For any odd natural number $n$ and elements $a, b$ in a linearly ordered ring $R$, the equality $a^n = b^n$ holds if and only if $a = b$.

sq_pos_iff theorem

{a : R} : 0 < a ^ 2 ↔ a ≠ 0

Full source

lemma sq_pos_iff {a : R} : 0 < a ^ 2 ↔ a ≠ 0 := even_two.pow_pos_iff two_ne_zero

Positivity of Squares: $0 < a^2 \leftrightarrow a \neq 0$

Informal description

For any element $a$ in a linearly ordered semiring or ring $R$, the square $a^2$ is positive if and only if $a$ is nonzero, i.e., $0 < a^2 \leftrightarrow a \neq 0$.

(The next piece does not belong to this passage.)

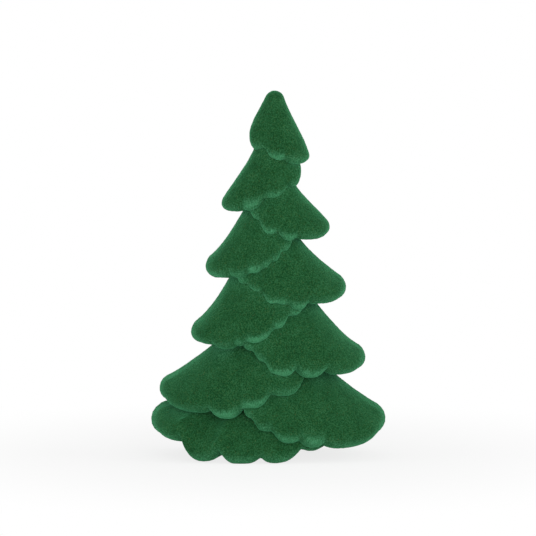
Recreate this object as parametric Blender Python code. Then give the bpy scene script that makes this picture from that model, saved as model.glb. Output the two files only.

pow_four_le_pow_two_of_pow_two_le theorem

(h : a ^ 2 ≤ b) : a ^ 4 ≤ b ^ 2

Full source

lemma pow_four_le_pow_two_of_pow_two_le (h : a ^ 2 ≤ b) : a ^ 4 ≤ b ^ 2 :=
  (pow_mul a 2 2).symm ▸ pow_le_pow_left₀ (sq_nonneg a) h 2

Monotonicity of Even Powers: $a^4 \leq b^2$ from $a^2 \leq b$

Informal description

For any elements $a$ and $b$ in a linearly ordered semiring or ring $R$, if $a^2 \leq b$, then $a^4 \leq b^2$.